Surfer Rosa (1988) - *****- Released just a month after I was born, and it seems like the album I was born to love.  The band teams up with Steve Albini to record their loudest, rawest, most unhinged set.  On no other Pixies record do the guitars jackhammer you has hard as they do on "Something Against You," and the drums will never be more booming that they are at the start of "Bone Machine."  The songwriting is still there, though.  You've heard "Where is My Mind" because of Fight Club and because the song is a goddamn triumph.  You've probably heard "Gigantic," too, Kim's gorgeous sing-along dick ode that was hilariously/sadly in a recent phone commercial.  What you might haven't heard, and what you absolutely must here, are all the noisy experimental tunes that will never soundtrack anything but the dreams of old clowns... The psychedelic guitar and vocal interplay on "River Euphrates," the jagged melodies of "Brick is Red," the slamming "Broken Face," and the hyperactive Spanish rave-up "Oh My Golly."

Doolittle (1989) - *****- The band is on fire.  Gil Norton's production pares back the feedback to reveal... Shimmering melodies, creative playing, and hooks hooks hooks hooks hooks.  It begins with the strongest string of hits in Pixies history-- "Debaser," "Tame," "Wave of Mutilation," etc-- just saying their names should be enough.  This is Beatles-level shit, tunes and lyrics that should not work because they're so out of left field... But once you let them in your head, they are there for life.  Heck, every one of these songs has something to offer, from Kim's country-dirge "Silver" to "Crackity Jones," perhaps the fastest punk rocker in a catalog with more than a few.  I think I'm most partial to "No. 13 Baby," with its coda that deconstructs the melody and lets you see how crucial every member of this band is to its sound.  Some people call this the Pixies' finest hour.  I might have played it too many times as a teenager to join the chorus, though.  Use "Doolittle" wisely!

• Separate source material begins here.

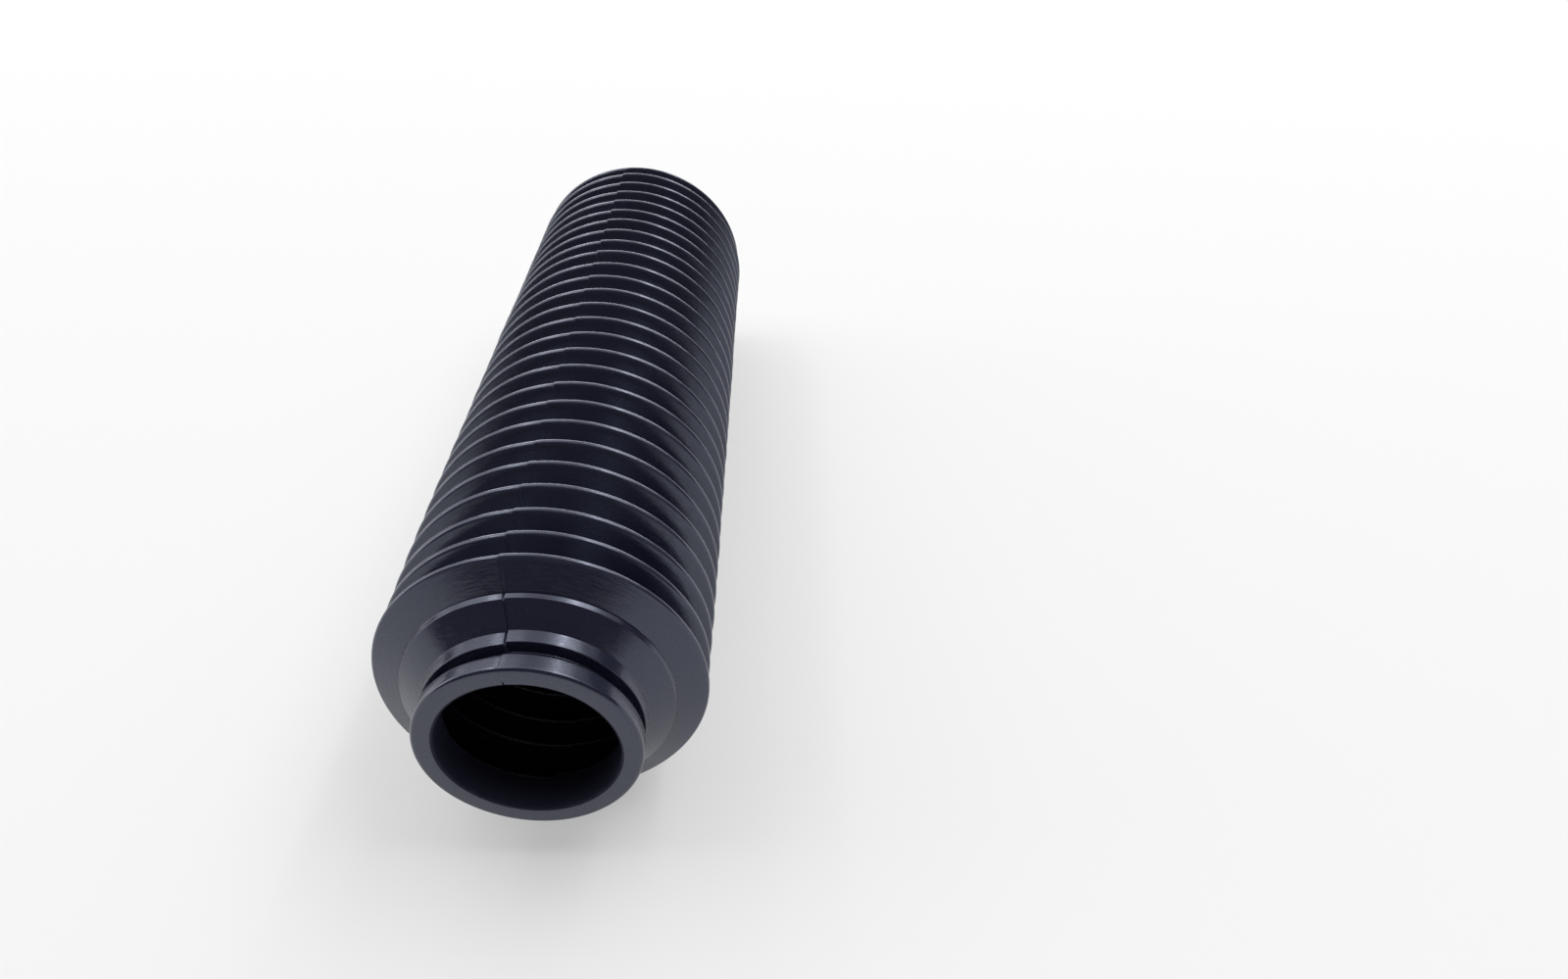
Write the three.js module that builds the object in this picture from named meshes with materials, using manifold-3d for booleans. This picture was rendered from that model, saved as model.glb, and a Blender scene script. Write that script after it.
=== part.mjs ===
// A fork gaiter: the folded rubber sleeve that keeps dirt off a motorbike's fork tube.
// It is moulded in one piece, open at both ends. The small cuff grips the fork tube and
// the large cuff grips the lower leg, each with a groove for a band or a wire clip.
// It lies on its side as it comes to rest on a table, each fold a little flattened there.
//
// Millimetres, +Z up. The sleeve's axis runs along Y, with the small cuff at -Y.
// The origin is on the table, under the middle of the sleeve.
import * as THREE from "three";
import { mergeVertices } from "three/addons/utils/BufferGeometryUtils.js";
import Module from "manifold-3d";

// Folds
const CREST_RADIUS = 32.5; // outside of a fold
const FOLD_COUNT = 27; // full folds, from the small end's cone to the large end's
const FOLD_DEPTH = 8.0; // from a crest down to the valley beside it
const FREE_PITCH = 7.5; // crest to crest, where the sleeve lies relaxed
const FRONT_PITCH = 6.6; // crest to crest, where it is bunched behind the small end
const FRONT_BUNCHED = 2; // gaps between folds at that pitch
const BACK_PITCH = 7.0; // crest to crest, where it is bunched towards the large end
const BACK_BUNCHED = 9; // gaps between folds at that pitch
const CREST_LAND = 0.9; // width of a crest's blunt top
const RIDGE_LAND = 1.9; // width of the blunt ridge inside a valley
const CREST_WALL = 2.9; // rubber under a crest, measured towards the axis
const VALLEY_WALL = 1.9; // rubber under a valley, measured towards the axis
const LAST_FOLD_DROP = 1.0; // how much smaller the fold at the large end is

// Small end, which the fork tube passes through
const SMALL_BORE_RADIUS = 17.0;
const SMALL_CUFF_WALL = 4.2; // from the bore to the lip's outside
const SMALL_LIP_LENGTH = 3.65;
const SMALL_SHOULDER_RISE = 0.1; // how far the shoulder's middle stands above the lip
const SMALL_SHOULDER_LENGTH = 2.55;
const SMALL_CONE_LENGTH = 7.95; // from the shoulder to the first crest

// The cone behind the small shoulder has one step in it
const STEP_DROP = 6.1; // from the first crest down to the step, measured towards the axis
const STEP_SETBACK = 3.95; // from the step's middle to the first crest, along the axis
const STEP_LAND = 1.2; // length of the step
const STEP_TAPER = 0.2; // how much the step rises along its length

// Large end, which sits on the fork's lower leg
const LARGE_BORE_RADIUS = 22.5;
const LARGE_CUFF_WALL = 4.2;
const LARGE_LIP_LENGTH = 3.65;
const LARGE_SHOULDER_RISE = 0.1;
const LARGE_SHOULDER_LENGTH = 2.1;
const LARGE_CONE_LENGTH = 3.0; // from the last crest to the shoulder

// Both ends
const GROOVE_WIDTH = 2.8; // for a band or a wire clip
const GROOVE_DEPTH = 2.6;
const SHOULDER_TAPER = 0.4; // how much a shoulder rises towards its cone
const CONE_WALL = 1.8; // rubber in the cones, measured square to their faces
const OUTER_BEVEL = 0.7; // on the outer edge of each end face
const BORE_BEVEL = 0.5; // on the inner edge of each end face

// How it rests
const REST_WIDTH = 9.0; // width of the flat that the table presses into each crest

const FACETS = 32; // sides of the round, an even number so that one side faces down

// Axial positions count from the small end's face and grow towards the large end.
const smallShoulderEnd = SMALL_LIP_LENGTH + GROOVE_WIDTH + SMALL_SHOULDER_LENGTH;
const firstCrest = smallShoulderEnd + SMALL_CONE_LENGTH;

// Distance from one crest to the next, counting gaps from the small end.
function pitchAfter(fold) {
  const gaps = FOLD_COUNT - 1;
  if (fold < FRONT_BUNCHED) return FRONT_PITCH;
  if (fold >= gaps - BACK_BUNCHED) return BACK_PITCH;
  return FREE_PITCH;
}

const crests = [firstCrest];
for (let fold = 0; fold < FOLD_COUNT - 1; fold++) crests.push(crests[fold] + pitchAfter(fold));
const largeShoulderEnd = crests[FOLD_COUNT - 1] + LARGE_CONE_LENGTH;
const sleeveLength =
  largeShoulderEnd + LARGE_SHOULDER_LENGTH + GROOVE_WIDTH + LARGE_LIP_LENGTH;

const crestRadius = (fold) => CREST_RADIUS - (fold === FOLD_COUNT - 1 ? LAST_FOLD_DROP : 0);
const valleyRadius = CREST_RADIUS - FOLD_DEPTH;
const valleyAfter = (fold) => (crests[fold] + crests[fold + 1]) / 2;
const point = (along, radius) => new THREE.Vector2(radius, along);

// The outside of a cuff, from its end face to the top of its shoulder. inward is 1 at the
// small end and -1 at the large end, where the cuff faces the other way.
function cuffOutside(face, inward, lipRadius, lipLength, rise, shoulderLength) {
  const at = (depth, radius) => point(face + inward * depth, radius);
  const grooveEnd = lipLength + GROOVE_WIDTH;
  const shoulderLow = lipRadius + rise - SHOULDER_TAPER / 2;
  return [
    at(0, lipRadius - OUTER_BEVEL),
    at(OUTER_BEVEL, lipRadius),
    at(lipLength, lipRadius),
    at(lipLength, lipRadius - GROOVE_DEPTH),
    at(grooveEnd, lipRadius - GROOVE_DEPTH),
    at(grooveEnd, shoulderLow),
    at(grooveEnd + shoulderLength, shoulderLow + SHOULDER_TAPER),
  ];
}

// The step in the small end's cone.
function coneStep() {
  const middle = firstCrest - STEP_SETBACK;
  const radius = CREST_RADIUS - STEP_DROP;
  return [
    point(middle - STEP_LAND / 2, radius - STEP_TAPER / 2),
    point(middle + STEP_LAND / 2, radius + STEP_TAPER / 2),
  ];
}

// The outside of the folds: a blunt crest each, with a sharp valley between two.
function foldsOutside() {
  const line = [];
  crests.forEach((crest, fold) => {
    line.push(point(crest - CREST_LAND / 2, crestRadius(fold)));
    line.push(point(crest + CREST_LAND / 2, crestRadius(fold)));
    if (fold < FOLD_COUNT - 1) line.push(point(valleyAfter(fold), valleyRadius));
  });
  return line;
}

// The inside of the folds: a hollow under each crest, with a blunt ridge under each valley.
function foldsInside() {
  const line = [];
  crests.forEach((crest, fold) => {
    line.push(point(crest, crestRadius(fold) - CREST_WALL));
    if (fold === FOLD_COUNT - 1) return;
    const ridge = valleyAfter(fold);
    line.push(point(ridge - RIDGE_LAND / 2, valleyRadius - VALLEY_WALL));
    line.push(point(ridge + RIDGE_LAND / 2, valleyRadius - VALLEY_WALL));
  });
  return line;
}

// Where the inside of a cone is at a radius. The cone's face runs from its low edge to its
// high edge, and its inside is parallel to that, one CONE_WALL under it.
function insideCone(low, high, radius) {
  const slope = (high.y - low.y) / (high.x - low.x);
  const under = Math.sign(slope) * CONE_WALL * Math.hypot(1, slope);
  return point(low.y + under + slope * (radius - low.x), radius);
}

// The closed section of the rubber on one side of the axis.
function section() {
  const smallCuff = cuffOutside(
    0, 1, SMALL_BORE_RADIUS + SMALL_CUFF_WALL,
    SMALL_LIP_LENGTH, SMALL_SHOULDER_RISE, SMALL_SHOULDER_LENGTH,
  );
  const largeCuff = cuffOutside(
    sleeveLength, -1, LARGE_BORE_RADIUS + LARGE_CUFF_WALL,
    LARGE_LIP_LENGTH, LARGE_SHOULDER_RISE, LARGE_SHOULDER_LENGTH,
  );
  const step = coneStep();
  const folds = foldsOutside();
  const smallShoulder = smallCuff[smallCuff.length - 1];
  const largeShoulder = largeCuff[largeCuff.length - 1];
  const outside = [...smallCuff, ...step, ...folds, ...largeCuff.reverse()];
  const inside = [
    point(0, SMALL_BORE_RADIUS + BORE_BEVEL),
    point(BORE_BEVEL, SMALL_BORE_RADIUS),
    insideCone(smallShoulder, step[0], SMALL_BORE_RADIUS),
    insideCone(smallShoulder, step[0], step[0].x - CONE_WALL),
    ...foldsInside(),
    insideCone(largeShoulder, folds[folds.length - 1], LARGE_BORE_RADIUS),
    point(sleeveLength - BORE_BEVEL, LARGE_BORE_RADIUS),
    point(sleeveLength, LARGE_BORE_RADIUS + BORE_BEVEL),
  ];
  return [...outside, ...inside.reverse(), outside[0]];
}

const wasm = await Module();
wasm.setup();

// A closed geometry as a solid that can be cut.
function solidOf(geometry) {
  geometry.deleteAttribute("normal");
  geometry.deleteAttribute("uv");
  const merged = mergeVertices(geometry);
  return new wasm.Manifold(new wasm.Mesh({
    numProp: 3,
    vertProperties: new Float32Array(merged.getAttribute("position").array),
    triVerts: new Uint32Array(merged.getIndex().array),
  }));
}

// A solid as a geometry that can be shown.
function geometryOf(solid) {
  const mesh = solid.getMesh();
  const geometry = new THREE.BufferGeometry();
  geometry.setAttribute("position", new THREE.BufferAttribute(mesh.vertProperties, 3));
  geometry.setIndex(new THREE.BufferAttribute(mesh.triVerts, 1));
  geometry.computeVertexNormals();
  return geometry;
}

// The sleeve, turned about its axis and lowered until the table flattens each crest over
// REST_WIDTH. What would reach below the table is taken off.
function sleeve() {
  const axisHeight = Math.sqrt(CREST_RADIUS ** 2 - (REST_WIDTH / 2) ** 2);
  const round = new THREE.LatheGeometry(section(), FACETS, Math.PI / FACETS);
  round.translate(0, -sleeveLength / 2, axisHeight);
  const below = new THREE.BoxGeometry(2 * CREST_RADIUS, 2 * sleeveLength, CREST_RADIUS);
  below.translate(0, 0, -CREST_RADIUS / 2);
  return geometryOf(solidOf(round).subtract(solidOf(below)));
}

const rubber = new THREE.MeshStandardMaterial({
  color: 0x1b1c22,
  roughness: 0.5,
  metalness: 0,
});

const gaiter = new THREE.Group();
const body = new THREE.Mesh(sleeve(), rubber);
body.name = "gaiter";
gaiter.add(body);

export default gaiter;
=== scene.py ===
"""A black rubber fork gaiter lying on a white table, seen from in front and above."""
import math
from typing import NamedTuple

import bpy
import numpy as np
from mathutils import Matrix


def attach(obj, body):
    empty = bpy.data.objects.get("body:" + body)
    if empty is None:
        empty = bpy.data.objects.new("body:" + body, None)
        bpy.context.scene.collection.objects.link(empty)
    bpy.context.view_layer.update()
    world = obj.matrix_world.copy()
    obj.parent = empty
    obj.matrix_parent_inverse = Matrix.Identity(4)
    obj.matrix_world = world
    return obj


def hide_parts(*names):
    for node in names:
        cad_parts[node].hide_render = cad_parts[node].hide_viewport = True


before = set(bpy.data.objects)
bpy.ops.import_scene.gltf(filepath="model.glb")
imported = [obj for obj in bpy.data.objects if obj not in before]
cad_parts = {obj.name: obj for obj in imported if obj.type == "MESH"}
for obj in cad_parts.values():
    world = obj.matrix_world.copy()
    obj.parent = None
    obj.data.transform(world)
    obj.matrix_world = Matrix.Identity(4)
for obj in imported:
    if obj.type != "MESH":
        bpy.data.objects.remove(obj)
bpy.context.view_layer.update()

MM = 0.001  # metres

# The folds, in millimetres. Places along the sleeve count from the small end's face.
# Valleys and hollows are measured to their sharp corners, before those are rounded.
CREST_RADIUS = 32.5  # outside of a fold
FOLD_COUNT = 27  # full folds, from the small end's cone to the large end's
FOLD_DEPTH = 8.0  # from a crest down to the valley beside it
FREE_PITCH = 7.5  # crest to crest, where the sleeve lies relaxed
FRONT_PITCH = 6.6  # crest to crest, where it is bunched behind the small end
FRONT_BUNCHED = 2  # gaps between folds at that pitch
BACK_PITCH = 7.0  # crest to crest, where it is bunched towards the large end
BACK_BUNCHED = 9  # gaps between folds at that pitch
LAST_FOLD_DROP = 1.0  # how much smaller the fold at the large end is
CREST_WALL = 2.9  # rubber under a crest, measured towards the axis
VALLEY_WALL = 1.9  # rubber under a valley, measured towards the axis
FLANK_DEPTH = FOLD_DEPTH + 1.0  # of a flank between its sharp corners, about
REST_WIDTH = 9.0  # width of the flat that the table presses into each crest
REST_SOFTNESS = 0.04  # height over which a fold rounds into that flat

# The cuffs
SMALL_BORE_RADIUS = 17.0
SMALL_LIP_RADIUS = 21.2
SMALL_SHOULDER_LENGTH = 2.55
SMALL_CONE_LENGTH = 7.95  # from the shoulder to the first crest
LARGE_BORE_RADIUS = 22.5
LARGE_LIP_RADIUS = 26.7
LARGE_SHOULDER_LENGTH = 2.1
LARGE_CONE_LENGTH = 3.0  # from the last crest to the shoulder
LIP_LENGTH = 3.65
GROOVE_WIDTH = 2.8  # for a band or a wire clip
GROOVE_DEPTH = 2.6
SHOULDER_RISE = 0.1  # how far the shoulder's middle stands above the lip
SHOULDER_TAPER = 0.4  # how much a shoulder rises towards its cone
CONE_WALL = 1.8  # rubber in the cones, measured square to their faces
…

Bossanova (1990) - ****- The Pixies step backward!  Ahh!  But they were already so far ahead that you still have a heckuva good record.  Black Francis doesn't abandon punk entirely here (it shows up in the ugly, repetitive "Rock Music," and in a few savage rockers at the end) but he clearly takes a leap toward making "beautiful music."  For the most part, he succeeds: "Ana" and "Havalina" really are dreamy, neo-surf classics, and "The Happening," with its wailing background vocals from Kim and Francis, might be my all time favorite Pixies song.  Oh, and "Velouria."  How can you not like "Velouria"?  Maybe "Down to the Well" and "Stormy Weather" don't reach as high as the Pixies other great rock songs.  Maybe "Cecilia Ann" is the most mediocre opening cut in Pixies history.  Nevertheless, I'd take "Bossanova" over a "Doolittle" clone anyday.  Listen to this one front to back and it puts you in a world completely removed from the typical Pixies scene of grit and irony and noise.

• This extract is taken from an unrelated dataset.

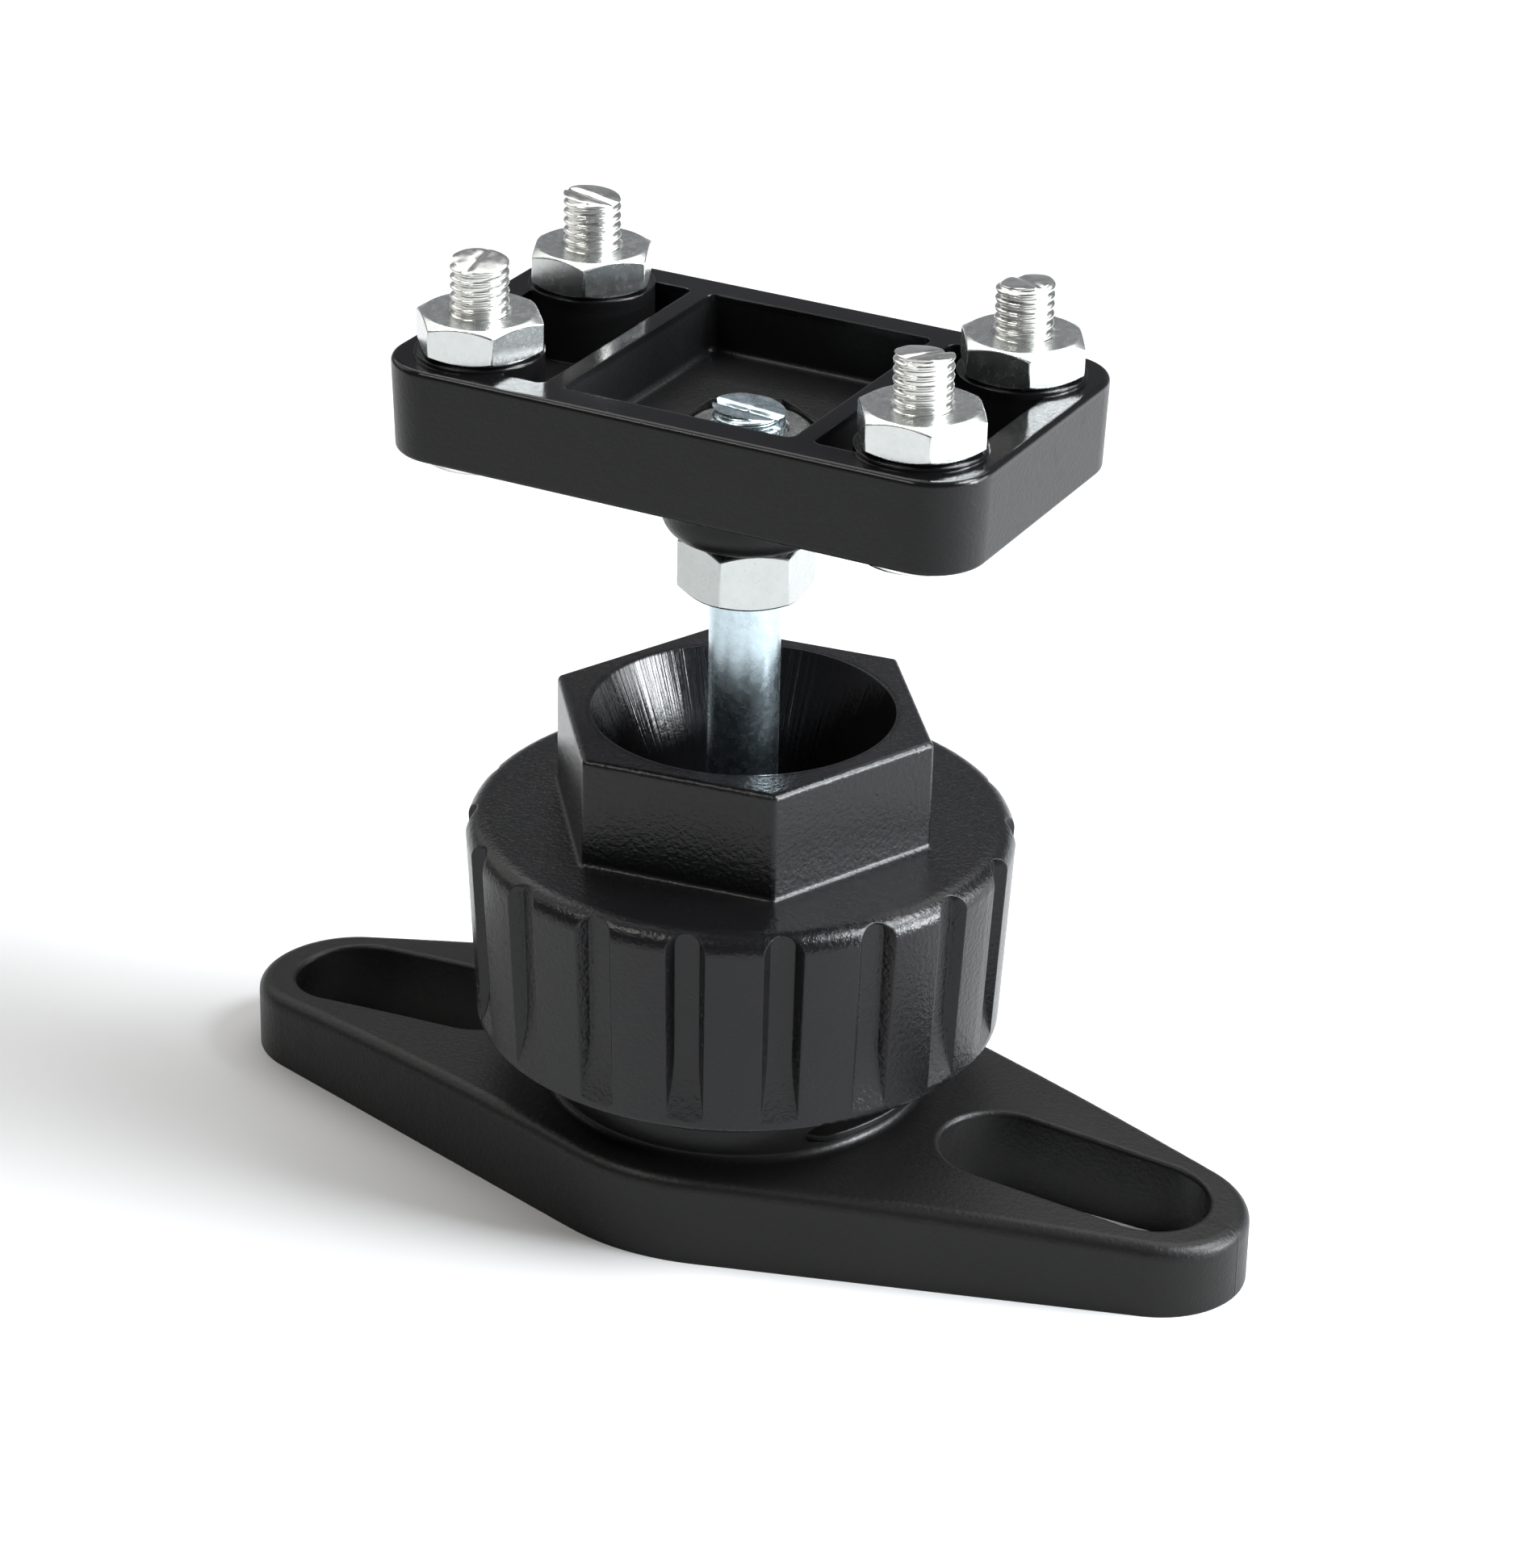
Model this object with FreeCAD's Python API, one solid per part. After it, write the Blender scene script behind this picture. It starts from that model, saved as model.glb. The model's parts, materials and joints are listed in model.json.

Trompe Le Monde (1991) - *****- The band's swan song, their fourth in four years (!), and for a long time everyone seemed to hate it.  Which is strange, because it rules.  The word is "relentlessness"... The Pixies have been louder on other records, but they've never been so driving as on "Trompe."  They explore the extremes of their sound with chugging metallic epics ("The Sad Punk" and "I Believe in Space," which has twenty hooks and just kills me) and plaintive poppers ("Bird Dream of Olympus Mons," "The Navajo Know"); they do their own spin on "Hey Jude" ("Motorway to Roswell"), make fun of their fans ("Subbacultcha") and their foes ("U-Mass"), and cover the Jesus and Mary Chain so well you forget they did "Head On" first.  A ceaselessly creative record, chock full of tasty tasty guitar and vocal hooks, but you're still probably not into it because it doesn't have "Where is My Mind."  Fools!  A lack of hits is a GOOD THING!  You hear hits on the RADIO!  Albums are for secret gems!  Every track of "Trompe Le Monde" is a secret gem.